La correspondance entre Stefan Zweig et Lotte Haltmann, sa secrétaire puis dernière épouse, jusqu'à leur mort commune à Petrópolis en 1942, offre une vue émouvante sur une vie de conviction et sa fin.
Stefan Zweig (1881-1942), écrivain autrichien mondialement connu, vit bourgeoisement en Autriche, à Salzbourg, lorsque le danger nazi se précise et que la menace devient tangible l’obligeant à s’installer à Londres en 1934. Il appartient à une famille juive non pratiquante et n’évoque jamais une quelconque religion, autre que celle de la liberté et de la culture. Très bon élève, il soutient une thèse sur Hippolyte Taine, publie des poèmes et des nouvelles (La Confusion des sentiments, 1926 ; Vingt-quatre heures de la vie d’une femme, 1927), un roman (La Pitié dangereuse, 1939) et s’engage entièrement dans l’écriture. Il s’essaie aussi au théâtre (La Maison au bord de la mer, 1911 ; Légende d’une vie, 1919 ; Volpone, 1925) et surtout à la biographie, dont il devient vite un des auteurs les plus en vue. Qui ne connaît pas ses vies de Trois maîtres : Balzac, Dickens, Dostoïevski (1931), Joseph Fouché (1929), Marie-Antoinette (1932), Érasme (1934), Marie Stuart (1935) ou encore Magellan (1938) ? Polyglotte, c’est aussi le traducteur de Baudelaire, Rimbaud, Verlaine et John Keats. En 1920, il épouse sa compagne, Friderike Maria Burger (1882-1971), qui a déjà deux filles, Suse et Alix von Winternitz. Dans le présent recueil, nous le trouvons à son départ d’Autriche pour Londres, avec sa femme. Il cherche une secrétaire pouvant taper ses textes et engage Charlotte Elisabeth Altmann (1908-1942), dite « Lotte ». Assez rapidement, ils deviennent amants, puis ils se marieront et s’installeront au Brésil.

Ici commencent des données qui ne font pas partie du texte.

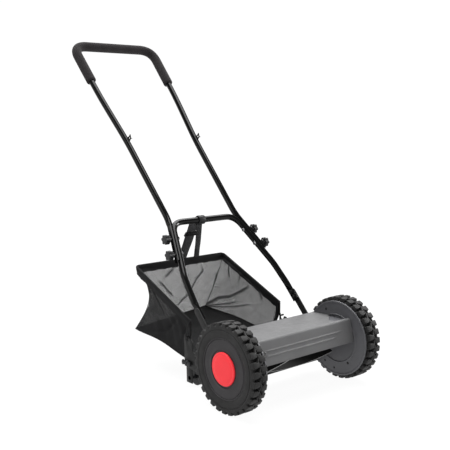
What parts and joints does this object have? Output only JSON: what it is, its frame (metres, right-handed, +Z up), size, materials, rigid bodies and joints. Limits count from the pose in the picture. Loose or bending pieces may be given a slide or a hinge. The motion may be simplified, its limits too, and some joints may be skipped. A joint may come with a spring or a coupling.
{
  "type": "reel mower",
  "caption": "Push reel mower with lugged drive wheels, a helical blade reel under a sheet cover, a rear roller, a two-part tube handle and a hanging grass bag.",
  "frame": {"origin": "middle of the underside of the whole object's box, on the ground", "axes": "+X along the wheel axle to the operator's left, +Y back towards the handle's grip, +Z up"},
  "size_m": [0.4092, 0.8533, 0.847],
  "materials": {
    "grey_paint": "satin grey powder coat",
    "black_paint": "gloss black powder coat",
    "matte_black_paint": "matte black paint",
    "black_plastic": "fine-grained moulded plastic",
    "wheel_plastic": "moulded plastic, slightly mottled",
    "tyre_rubber": "moulded rubber lugs",
    "cap_red": "satin red plastic",
    "zinc_steel": "zinc-plated steel",
    "grip_foam": "closed-cell foam",
    "bag_fabric": "woven polyester mesh and solid cloth"
  },
  "bodies": {
    "chassis": {"side_plate_right": "grey_paint", "side_plate_left": "grey_paint", "reel_cover": "grey_paint", "cover_screw": "zinc_steel", "knife_bar": "black_paint", "bed_knife": "zinc_steel", "axle_bolt_right": "zinc_steel", "axle_bolt_left": "zinc_steel", "reel_bearing_right": "zinc_steel", "reel_bearing_left": "zinc_steel", "handle_pivot_bolt_right": "zinc_steel", "handle_pivot_bolt_left": "zinc_steel", "rear_arm_right": "black_paint", "rear_arm_left": "black_paint"},
    "wheel_right": {"tyre_right": "tyre_rubber", "rim_right": "wheel_plastic", "hub_cap_right": "cap_red"},
    "wheel_left": {"tyre_left": "tyre_rubber", "rim_left": "wheel_plastic", "hub_cap_left": "cap_red"},
    "reel": {"reel_shaft": "zinc_steel", "reel_blade_1": "black_paint", "reel_blade_2": "black_paint", "reel_blade_3": "black_paint", "reel_blade_4": "black_paint", "reel_blade_5": "black_paint", "reel_spider_right": "black_paint", "reel_spider_middle": "black_paint", "reel_spider_left": "black_paint", "pinion_right": "zinc_steel"},
    "drive_pinion_left": {"pinion_left": "zinc_steel"},
    "roller_carriage": {"roller_carrier_right": "black_paint", "roller_carrier_left": "black_paint"},
    "rear_roller": {"roller": "black_plastic"},
    "wing_screw_right": {"wing_screw_right": "black_plastic"},
    "wing_screw_left": {"wing_screw_left": "black_plastic"},
    "handle": {"lower_bar_right": "matte_black_paint", "lower_bar_left": "matte_black_paint", "middle_loop": "black_paint", "bar_bolt_upper_right": "zinc_steel", "bar_bolt_lower_right": "zinc_steel", "bar_bolt_upper_left": "zinc_steel", "bar_bolt_lower_left": "zinc_steel", "upper_handle": "black_paint", "foam_grip": "grip_foam", "hook_tab_right": "black_paint", "hook_tab_left": "black_paint", "knob_bolt_upper_right": "zinc_steel", "knob_bolt_lower_right": "zinc_steel", "knob_bolt_upper_left": "zinc_steel", "knob_bolt_lower_left": "zinc_steel", "strap_clip": "black_plastic"},
    "grass_bag": {"bag_shell": "bag_fabric", "bag_frame": "black_paint"},
    "strap": {"bag_strap": "bag_fabric"},
    "star_knob_upper_right": {"star_knob_upper_right": "black_plastic"},
    "star_knob_lower_right": {"star_knob_lower_right": "black_plastic"},
    "star_knob_upper_left": {"star_knob_upper_left": "black_plastic"},
    "star_knob_lower_left": {"star_knob_lower_left": "black_plastic"}
  },
  "joints": [
    {"name": "wheel_right_spin", "type": "hinge", "parent": "chassis", "child": "wheel_right", "pos_m": [-0.184, -0.32545, 0.1014], "axis": [1, 0, 0], "continuous": true},
    {"name": "wheel_left_spin", "type": "hinge", "parent": "chassis", "child": "wheel_left", "pos_m": [0.184, -0.32545, 0.1014], "axis": [1, 0, 0], "continuous": true},
    {"name": "reel_spin", "type": "hinge", "parent": "chassis", "child": "reel", "pos_m": [0, -0.28245, 0.092], "axis": [1, 0, 0], "continuous": true},
    {"name": "pinion_left_spin", "type": "hinge", "parent": "chassis", "child": "drive_pinion_left", "pos_m": [0.171, -0.28245, 0.092], "axis": [1, 0, 0], "continuous": true},
    {"name": "roller_height", "type": "slide", "parent": "chassis", "child": "roller_carriage", "axis": [0, 0, 1], "range_m": [0, 0.027]},
    {"name": "roller_spin", "type": "hinge", "parent": "roller_carriage", "child": "rear_roller", "pos_m": [0, -0.14345, 0.022], "axis": [1, 0, 0], "continuous": true},
    {"name": "handle_float", "type": "hinge", "parent": "chassis", "child": "handle", "pos_m": [0, -0.25145, 0.1107], "axis": [1, 0, 0], "range_deg": [0, 12]},
    {"name": "bag_tilt", "type": "hinge", "parent": "chassis", "child": "grass_bag", "pos_m": [0, -0.13845, 0.122], "axis": [1, 0, 0], "range_deg": [0, 17]},
    {"name": "strap_swing", "type": "hinge", "parent": "handle", "child": "strap", "pos_m": [0, -0.00745, 0.376], "axis": [1, 0, 0], "range_deg": [-5, 0.5]},
    {"name": "wing_screw_right_turn", "type": "hinge", "parent": "chassis", "child": "wing_screw_right", "pos_m": [-0.16, -0.14145, 0.06], "axis": [1, 0, 0], "continuous": true},
    {"name": "wing_screw_left_turn", "type": "hinge", "parent": "chassis", "child": "wing_screw_left", "pos_m": [0.16, -0.14145, 0.06], "axis": [1, 0, 0], "continuous": true},
    {"name": "star_knob_upper_right_turn", "type": "hinge", "parent": "handle", "child": "star_knob_upper_right", "pos_m": [-0.145, -0.03899, 0.3417], "axis": [1, 0, 0], "continuous": true},
    {"name": "star_knob_lower_right_turn", "type": "hinge", "parent": "handle", "child": "star_knob_lower_right", "pos_m": [-0.145, -0.06979, 0.30821], "axis": [1, 0, 0], "continuous": true},
    {"name": "star_knob_upper_left_turn", "type": "hinge", "parent": "handle", "child": "star_knob_upper_left", "pos_m": [0.145, -0.03899, 0.3417], "axis": [1, 0, 0], "continuous": true},
    {"name": "star_knob_lower_left_turn", "type": "hinge", "parent": "handle", "child": "star_knob_lower_left", "pos_m": [0.145, -0.06979, 0.30821], "axis": [1, 0, 0], "continuous": true}
  ],
  "couplings": [
    {"joint": "reel_spin", "follows": "wheel_right_spin", "ratio": 4.2},
    {"joint": "pinion_left_spin", "follows": "wheel_left_spin", "ratio": 4.2},
    {"joint": "bag_tilt", "follows": "handle_float", "ratio": 1.345},
    {"joint": "strap_swing", "follows": "handle_float", "ratio": -0.36}
  ]
}
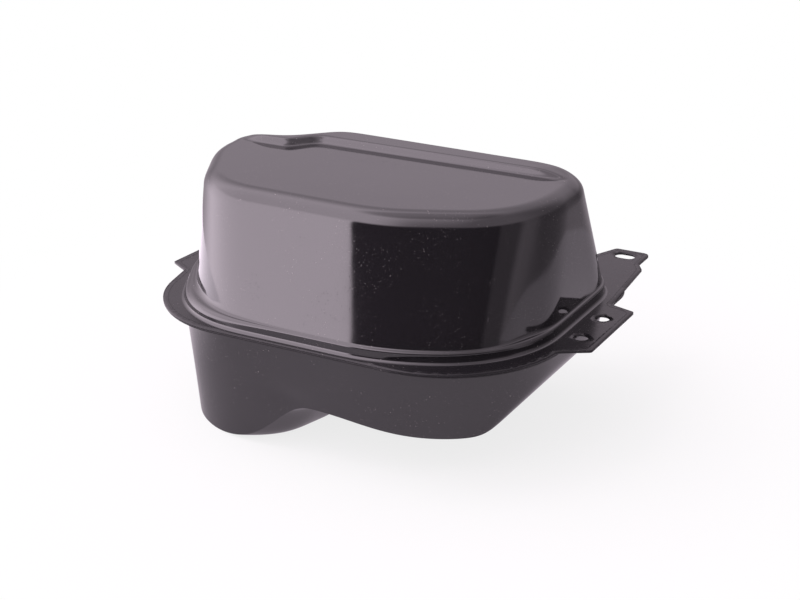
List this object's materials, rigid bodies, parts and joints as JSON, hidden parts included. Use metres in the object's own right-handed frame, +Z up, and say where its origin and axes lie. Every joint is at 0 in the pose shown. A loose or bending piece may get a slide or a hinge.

La correspondance de Stefan Zweig est impressionnante : avec Romain Rolland (520 lettres à et 227 de), à Sigmund Freud, à Richard Strauss… Les lettres ici rassemblées par Oliver Matuschek sont principalement de Stefan, seules quelques-unes lui sont envoyées par Friderike ou Lotte. Le lecteur suit l’état d’esprit de Stefan concernant ses sentiments envers Friderike, dont il divorce pour épouser Lotte, son œuvre (il cherche un éditeur non soumis aux diktats nazis envers les juifs), ses biens et leur partage avec Friderike, son installation dans une maison à Bath et les travaux à y engager, etc. Une correspondance sur les soucis quotidiens plus que sur un grand amour, rares sont les phrases adressées à Lotte qui révèlent une passion. La différence d’âge – presque trente ans –, l’objet lettre qui peut être lue par une autre personne que son destinataire, sa réserve, font que Stefan ne s’épanche pas facilement et réserve à ses conversations avec Lotte les mots qu’il n’ose lui écrire…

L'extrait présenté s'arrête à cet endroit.